# START OF RECORDS FOR THIS TASK

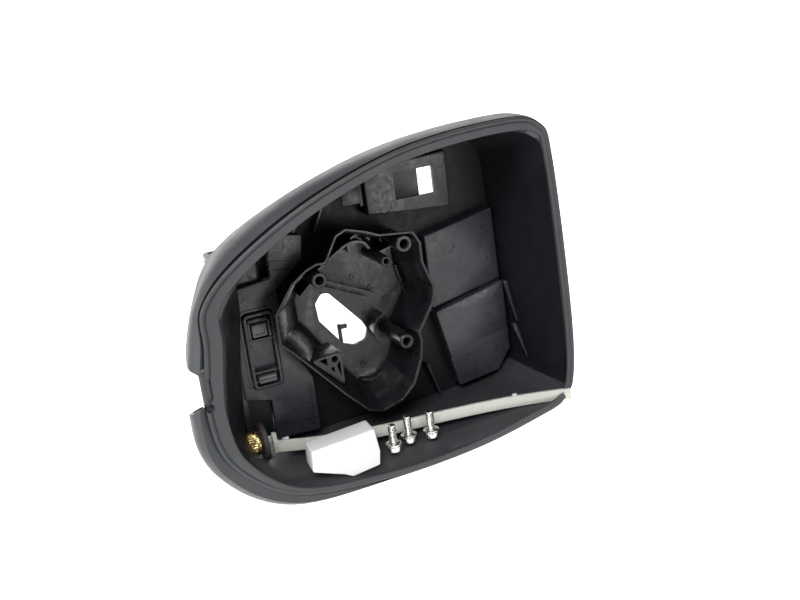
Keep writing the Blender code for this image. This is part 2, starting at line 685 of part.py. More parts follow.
def main():
    clear_scene()
    grain = finish("grained_black", (.035, .036, .038), .52)
    satin = finish("satin_black", (.05, .052, .055), .38)
    gloss = finish("gloss_black", (.014, .014, .016), .16)
    foot = pivot("door_foot", DOOR_FACE)
    head = pivot("fold_axis", (*FOLD_AXIS, 0))

    bezel = make_bezel_frame()
    combine(bezel, [notch_tool("notch_bezel"), strip_tool("strip_bezel"), lamp_tool("lamp_bezel")],
            "DIFFERENCE")
    dress([bezel, *make_skins()], grain, head)
    socket, *latches = make_socket()
    dress([make_back_panel(), make_inboard_carrier(), socket, make_cap_clip()], satin, head)
    dress([make_bracket(), make_cable_hook()], gloss, head)
    dress(latches, finish("latch_grey", (.16, .165, .17), .4), head)
    dress([make_light_guide()], finish("cream_guide", (.86, .86, .8), .35), head)
    dress([make_light_module()], finish("white_module", (.93, .93, .93), .4), head)
    sleeve, seal = make_lamp()
    dress([sleeve], finish("brass", (.6, .47, .22), .35, 1.0), head)
    dress([seal], finish("seal_rubber", (.05, .02, .02), .6), head)

    steel = finish("bright_steel", (.72, .72, .7), .22, 1.0)
    for number, (x, y, z) in enumerate(SCREWS, 1):
        stand = pivot(f"screw_stand_{number}", (x, y, z))
        stand.parent = head
        stand.location = place(x, y, z) - place(*FOLD_AXIS, 0)
        dress(make_screw(number, x, y, z), steel, stand)
    screws = [make_neck_screw(f"neck_screw_{i + 1}", x, z) for i, (x, z) in enumerate(NECK_SCREWS)]
    dress(screws, steel, head)

    alloy = finish("cast_alloy", (.42, .43, .44), .5, 1.0)
    dress([make_fold_housing(), make_fold_cap()], satin, head)
    shaft, lower_cam, upper_cam, spring, washer, nut = make_pivot()
    dress([upper_cam], steel, head)
    dress([shaft, lower_cam, spring, washer, nut], steel, foot)
    dress([make_foot()], alloy, foot)
    dress(make_inserts(), finish("insert_brass", (.62, .5, .25), .4, 1.0), foot)
    dress([make_gasket()], finish("gasket_rubber", (.03, .03, .03), .8), foot)


main()
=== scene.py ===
"""The finished look of an opened door mirror head, built round its fixed frame.

Lengths inside the functions are millimetres in head coordinates: X runs outboard, Y towards the
front of the car, Z up, from the middle of the rim's plane. place() turns them into the scene.
"""

import json
import math

import bmesh
import bpy
from bpy.props import FloatProperty, FloatVectorProperty, IntProperty, PointerProperty
from mathutils import Matrix, Vector

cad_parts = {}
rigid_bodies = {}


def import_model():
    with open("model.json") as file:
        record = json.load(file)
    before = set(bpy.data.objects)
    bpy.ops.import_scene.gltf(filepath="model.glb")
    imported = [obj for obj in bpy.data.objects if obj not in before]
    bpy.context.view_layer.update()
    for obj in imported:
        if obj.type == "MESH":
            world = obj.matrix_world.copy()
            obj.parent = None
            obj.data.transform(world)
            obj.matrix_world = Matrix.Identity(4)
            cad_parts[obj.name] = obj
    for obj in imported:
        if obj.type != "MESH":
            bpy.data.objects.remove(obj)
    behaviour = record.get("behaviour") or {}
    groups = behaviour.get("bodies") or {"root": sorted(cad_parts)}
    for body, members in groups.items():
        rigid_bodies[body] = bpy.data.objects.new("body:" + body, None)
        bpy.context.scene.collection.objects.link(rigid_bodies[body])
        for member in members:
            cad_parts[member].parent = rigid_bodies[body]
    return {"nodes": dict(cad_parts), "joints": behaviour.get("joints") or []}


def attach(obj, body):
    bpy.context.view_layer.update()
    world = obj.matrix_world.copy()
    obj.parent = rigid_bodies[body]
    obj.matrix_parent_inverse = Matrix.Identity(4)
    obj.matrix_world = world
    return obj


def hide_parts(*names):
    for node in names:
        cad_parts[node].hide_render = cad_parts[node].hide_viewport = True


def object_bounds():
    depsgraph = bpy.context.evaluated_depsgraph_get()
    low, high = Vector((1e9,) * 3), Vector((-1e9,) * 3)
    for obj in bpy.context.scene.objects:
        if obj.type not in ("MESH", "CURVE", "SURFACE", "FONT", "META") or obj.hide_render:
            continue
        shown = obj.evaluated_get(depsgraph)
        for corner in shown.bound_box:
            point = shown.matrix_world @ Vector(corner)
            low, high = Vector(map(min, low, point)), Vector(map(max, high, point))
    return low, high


bl_info = {
    "name": "Door Mirror Head",
    "version": (1, 0, 0),
    "blender": (4, 5, 0),
    "location": "View3D > Sidebar > Mirror",
    "description": "Builds an opened door mirror head piece by piece, with its finishes and stage",
    "category": "Add Mesh",
}

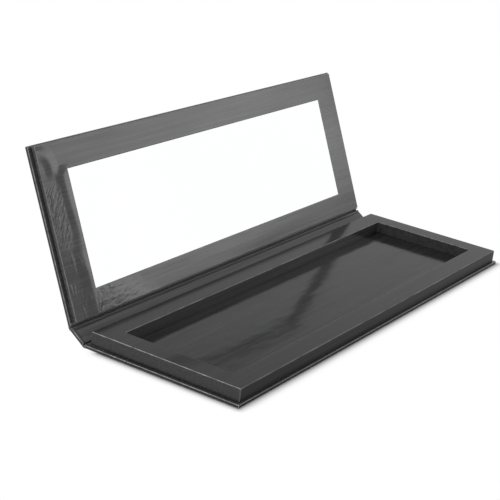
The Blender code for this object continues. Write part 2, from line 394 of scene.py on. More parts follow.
def finished_piece(name, shape, place, finishes):
    """Make a shape into a named object whose place is in its mesh, with flat faces and smooth edges."""
    bmesh.ops.transform(shape, matrix=place, verts=shape.verts[:])
    mesh = bpy.data.meshes.new(name)
    shape.to_mesh(mesh)
    shape.free()
    mesh.shade_smooth()
    mesh.set_sharp_from_angle(angle=SHARP_ANGLE)
    for look in finishes:
        mesh.materials.append(look)
    piece = bpy.data.objects.new(name, mesh)
    bpy.context.scene.collection.objects.link(piece)
    flatten = piece.modifiers.new("flat_faces", "WEIGHTED_NORMAL")
    flatten.mode = "FACE_AREA"
    flatten.weight = 100
    flatten.keep_sharp = True
    return piece


def cover_skin(low, high, free_ends, shapes):
    """Return the paper round a cover's board.

    free_ends says for the low and the high end along Y whether it is a free edge, wrapped in paper,
    or a fold, where the skin stays open and stops at the board. The inner face, which shows as the
    flange, gets the same paler side paper as the sides, which paints light onto both.
    """
    shape = bmesh.new()
    size = Matrix.Diagonal((*(high - low), 1.0))
    bmesh.ops.create_cube(shape, size=1.0, matrix=Matrix.Translation((low + high) / 2) @ size)
    ends = (low.y, high.y)
    folds = [y for y, free in zip(ends, free_ends) if not free]
    at_fold = [face for face in shape.faces if lies_at(face, folds)]
    bmesh.ops.delete(shape, geom=at_fold, context="FACES")
    mark_sides(shape, low, high)
    for face in shape.faces:
        if face.normal.z > 0.5:
            face.material_index = 1
    upright = [edge for edge in shape.edges if is_upright(edge) and len(edge.link_faces) == 2]
    if upright:
        round_edges(shape, upright, shapes.cover_corner)
    for height in (low.z, high.z):
        round_edges(shape, top_rim(shape, height), shapes.cover_edge)
    open_between_flaps(shape, low, high, free_ends, shapes.turn_in)
    thicken(shape, PAPER)
    return shape


def lies_at(face, levels):
    """Say whether a face lies at one of the given places along Y."""
    return any(all(abs(corner.co.y - level) < TINY for corner in face.verts) for level in levels)


def is_upright(edge):
    """Say whether an edge runs along Z."""
    first, second = (corner.co for corner in edge.verts)
    return abs(first.z - second.z) > abs(first.x - second.x) + abs(first.y - second.y)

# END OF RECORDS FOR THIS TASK

[PROBLEM TO SOLVE] Repeat each record in full; every line must match exactly.

[OUTPUT FOR THIS EXERCISE]
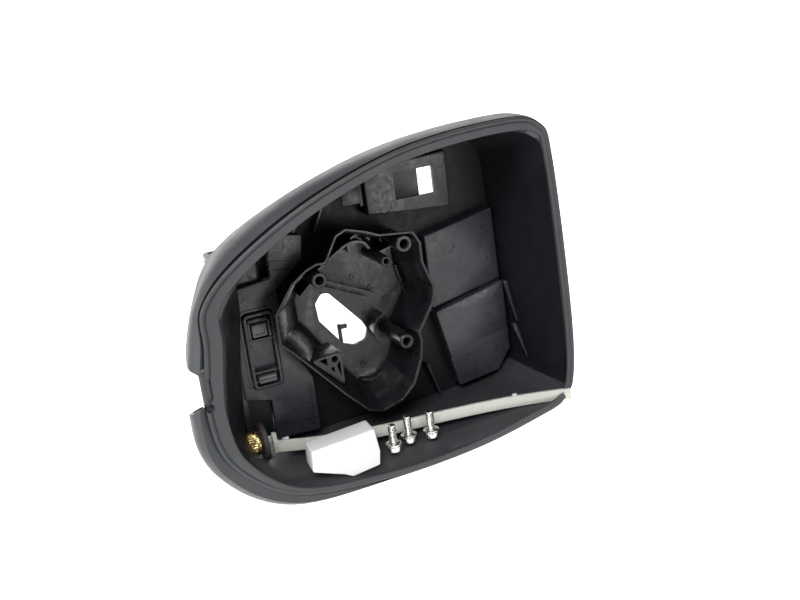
Keep writing the Blender code for this image. This is part 2, starting at line 685 of part.py. More parts follow.
def main():
    clear_scene()
    grain = finish("grained_black", (.035, .036, .038), .52)
    satin = finish("satin_black", (.05, .052, .055), .38)
    gloss = finish("gloss_black", (.014, .014, .016), .16)
    foot = pivot("door_foot", DOOR_FACE)
    head = pivot("fold_axis", (*FOLD_AXIS, 0))

    bezel = make_bezel_frame()
    combine(bezel, [notch_tool("notch_bezel"), strip_tool("strip_bezel"), lamp_tool("lamp_bezel")],
            "DIFFERENCE")
    dress([bezel, *make_skins()], grain, head)
    socket, *latches = make_socket()
    dress([make_back_panel(), make_inboard_carrier(), socket, make_cap_clip()], satin, head)
    dress([make_bracket(), make_cable_hook()], gloss, head)
    dress(latches, finish("latch_grey", (.16, .165, .17), .4), head)
    dress([make_light_guide()], finish("cream_guide", (.86, .86, .8), .35), head)
    dress([make_light_module()], finish("white_module", (.93, .93, .93), .4), head)
    sleeve, seal = make_lamp()
    dress([sleeve], finish("brass", (.6, .47, .22), .35, 1.0), head)
    dress([seal], finish("seal_rubber", (.05, .02, .02), .6), head)

    steel = finish("bright_steel", (.72, .72, .7), .22, 1.0)
    for number, (x, y, z) in enumerate(SCREWS, 1):
        stand = pivot(f"screw_stand_{number}", (x, y, z))
        stand.parent = head
        stand.location = place(x, y, z) - place(*FOLD_AXIS, 0)
        dress(make_screw(number, x, y, z), steel, stand)
    screws = [make_neck_screw(f"neck_screw_{i + 1}", x, z) for i, (x, z) in enumerate(NECK_SCREWS)]
    dress(screws, steel, head)

    alloy = finish("cast_alloy", (.42, .43, .44), .5, 1.0)
    dress([make_fold_housing(), make_fold_cap()], satin, head)
    shaft, lower_cam, upper_cam, spring, washer, nut = make_pivot()
    dress([upper_cam], steel, head)
    dress([shaft, lower_cam, spring, washer, nut], steel, foot)
    dress([make_foot()], alloy, foot)
    dress(make_inserts(), finish("insert_brass", (.62, .5, .25), .4, 1.0), foot)
    dress([make_gasket()], finish("gasket_rubber", (.03, .03, .03), .8), foot)


main()
=== scene.py ===
"""The finished look of an opened door mirror head, built round its fixed frame.

Lengths inside the functions are millimetres in head coordinates: X runs outboard, Y towards the
front of the car, Z up, from the middle of the rim's plane. place() turns them into the scene.
"""

import json
import math

import bmesh
import bpy
from bpy.props import FloatProperty, FloatVectorProperty, IntProperty, PointerProperty
from mathutils import Matrix, Vector

cad_parts = {}
rigid_bodies = {}


def import_model():
    with open("model.json") as file:
        record = json.load(file)
    before = set(bpy.data.objects)
    bpy.ops.import_scene.gltf(filepath="model.glb")
    imported = [obj for obj in bpy.data.objects if obj not in before]
    bpy.context.view_layer.update()
    for obj in imported:
        if obj.type == "MESH":
            world = obj.matrix_world.copy()
            obj.parent = None
            obj.data.transform(world)
            obj.matrix_world = Matrix.Identity(4)
            cad_parts[obj.name] = obj
    for obj in imported:
        if obj.type != "MESH":
            bpy.data.objects.remove(obj)
    behaviour = record.get("behaviour") or {}
    groups = behaviour.get("bodies") or {"root": sorted(cad_parts)}
    for body, members in groups.items():
        rigid_bodies[body] = bpy.data.objects.new("body:" + body, None)
        bpy.context.scene.collection.objects.link(rigid_bodies[body])
        for member in members:
            cad_parts[member].parent = rigid_bodies[body]
    return {"nodes": dict(cad_parts), "joints": behaviour.get("joints") or []}


def attach(obj, body):
    bpy.context.view_layer.update()
    world = obj.matrix_world.copy()
    obj.parent = rigid_bodies[body]
    obj.matrix_parent_inverse = Matrix.Identity(4)
    obj.matrix_world = world
    return obj


def hide_parts(*names):
    for node in names:
        cad_parts[node].hide_render = cad_parts[node].hide_viewport = True


def object_bounds():
    depsgraph = bpy.context.evaluated_depsgraph_get()
    low, high = Vector((1e9,) * 3), Vector((-1e9,) * 3)
    for obj in bpy.context.scene.objects:
        if obj.type not in ("MESH", "CURVE", "SURFACE", "FONT", "META") or obj.hide_render:
            continue
        shown = obj.evaluated_get(depsgraph)
        for corner in shown.bound_box:
            point = shown.matrix_world @ Vector(corner)
            low, high = Vector(map(min, low, point)), Vector(map(max, high, point))
    return low, high


bl_info = {
    "name": "Door Mirror Head",
    "version": (1, 0, 0),
    "blender": (4, 5, 0),
    "location": "View3D > Sidebar > Mirror",
    "description": "Builds an opened door mirror head piece by piece, with its finishes and stage",
    "category": "Add Mesh",
}

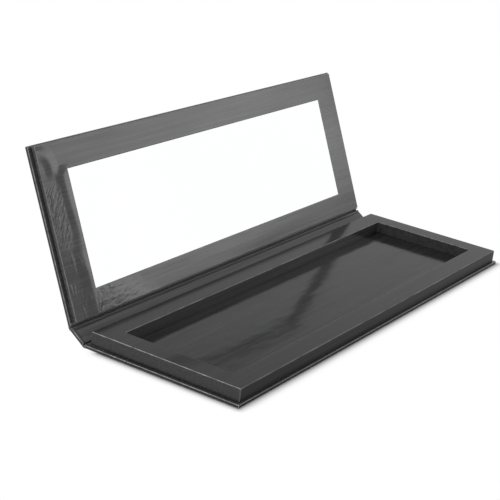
The Blender code for this object continues. Write part 2, from line 394 of scene.py on. More parts follow.
def finished_piece(name, shape, place, finishes):
    """Make a shape into a named object whose place is in its mesh, with flat faces and smooth edges."""
    bmesh.ops.transform(shape, matrix=place, verts=shape.verts[:])
    mesh = bpy.data.meshes.new(name)
    shape.to_mesh(mesh)
    shape.free()
    mesh.shade_smooth()
    mesh.set_sharp_from_angle(angle=SHARP_ANGLE)
    for look in finishes:
        mesh.materials.append(look)
    piece = bpy.data.objects.new(name, mesh)
    bpy.context.scene.collection.objects.link(piece)
    flatten = piece.modifiers.new("flat_faces", "WEIGHTED_NORMAL")
    flatten.mode = "FACE_AREA"
    flatten.weight = 100
    flatten.keep_sharp = True
    return piece


def cover_skin(low, high, free_ends, shapes):
    """Return the paper round a cover's board.

    free_ends says for the low and the high end along Y whether it is a free edge, wrapped in paper,
    or a fold, where the skin stays open and stops at the board. The inner face, which shows as the
    flange, gets the same paler side paper as the sides, which paints light onto both.
    """
    shape = bmesh.new()
    size = Matrix.Diagonal((*(high - low), 1.0))
    bmesh.ops.create_cube(shape, size=1.0, matrix=Matrix.Translation((low + high) / 2) @ size)
    ends = (low.y, high.y)
    folds = [y for y, free in zip(ends, free_ends) if not free]
    at_fold = [face for face in shape.faces if lies_at(face, folds)]
    bmesh.ops.delete(shape, geom=at_fold, context="FACES")
    mark_sides(shape, low, high)
    for face in shape.faces:
        if face.normal.z > 0.5:
            face.material_index = 1
    upright = [edge for edge in shape.edges if is_upright(edge) and len(edge.link_faces) == 2]
    if upright:
        round_edges(shape, upright, shapes.cover_corner)
    for height in (low.z, high.z):
        round_edges(shape, top_rim(shape, height), shapes.cover_edge)
    open_between_flaps(shape, low, high, free_ends, shapes.turn_in)
    thicken(shape, PAPER)
    return shape


def lies_at(face, levels):
    """Say whether a face lies at one of the given places along Y."""
    return any(all(abs(corner.co.y - level) < TINY for corner in face.verts) for level in levels)


def is_upright(edge):
    """Say whether an edge runs along Z."""
    first, second = (corner.co for corner in edge.verts)
    return abs(first.z - second.z) > abs(first.x - second.x) + abs(first.y - second.y)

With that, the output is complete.